I smell it...exhaust and sea mist...


----------



## StriperAddict (Dec 22, 2021)

Dang what a trip and great pics! 

Long Island Sound is where my dad and I caught blues, no stripes. Watching a boil of surface bait fish would alert us to them.  We'd jig for bunker (oily bait fish) and toss out cut pieces and hang on!  I know stripers get caught around Montauk Point. 

Fresh bluefish is a great treat. Just bleed and chill on ice and grill in 2 days or less.


----------



## Israel (Dec 23, 2021)

StriperAddict said:


> Dang what a trip and great pics!
> 
> Long Island Sound is where my dad and I caught blues, no stripes. Watching a boil of surface bait fish would alert us to them.  We'd jig for bunker (oily bait fish) and toss out cut pieces and hang on!  I know stripers get caught around Montauk Point.
> 
> Fresh bluefish is a great treat. Just bleed and chill on ice and grill in 2 days or less.


Although I have never caught stripers on (what we called the north shore, having grown up on LI) friends used to, and my son in law does presently. Though I don't think the "run" gets as thick in the Sound as the sea side beaches they are pretty far ranging as I used to catch them (fishing with bucktails and plugs) in tributaries that feed the Hudson River some 100 miles north of NYC around Hudson, NY. Which includes a funny story about a plug burying a treble hook well past the barb as one flopped during attempted release.

Obviously they are quite adaptable as Lake Marion boasts a healthy population. And LDB has pics of some taken out of (I think) Lanier.

Walter...I also used to fish with my dad in the Sound out of Centerport, LI, renting a skiff and kicker for the day. Great memories. But I also know the Sound is accessible to several other States...even though, I think, most NY'ers (as they seem to do with almost everything) hold it as their own. From where did you and your dad launch in the making of your memories?
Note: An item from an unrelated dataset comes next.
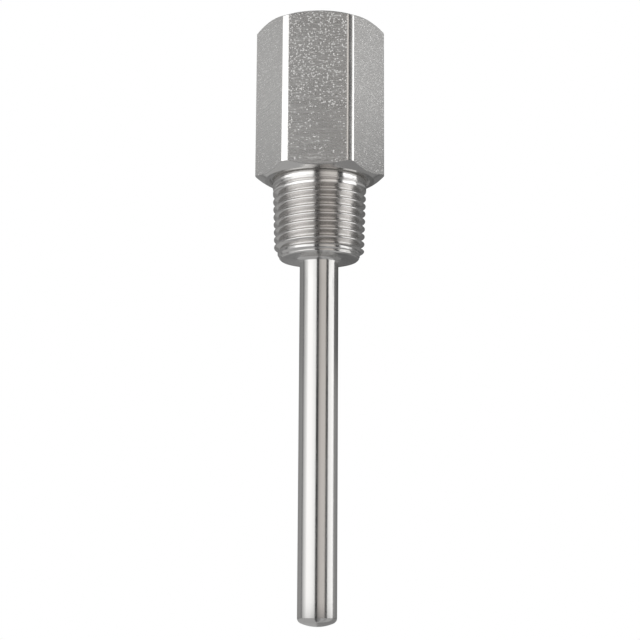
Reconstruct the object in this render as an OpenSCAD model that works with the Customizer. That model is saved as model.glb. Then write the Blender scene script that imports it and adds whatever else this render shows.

I'm glad Bullet shared some of his more recent with us.


----------



## StriperAddict (Dec 23, 2021)

Israel said:


> From where did you and your dad launch in the making of your memories?
> 
> I'm glad Bullet shared some of his more recent with us.



Hempstead Harbor, north of Albertson, my home town.  Fishing with my brother and dad in the sound were my best memories!

I don't think stripers came into the sound, at least we never caught them there. I mentioned Montauk Point since I remember stories of big stripes caught there.
Hudson river, wow, another location I didn't fish. Moved to Jersey and fishing came to a standstill, until Lanier and a local community lake many years later happened. 

One more, my dad and I got up early on July 4th, 1976 to boat over and get close to NYC, because old ships, including the Artemis were stationed at anchor before the 200th celebration of Independence. I took a few B&W pics of those ships and still have the 8x10s I made in my makeshift basement darkroom. I wish I had thought to do a "selfie" with my Pentax camera of me and my dad that day! 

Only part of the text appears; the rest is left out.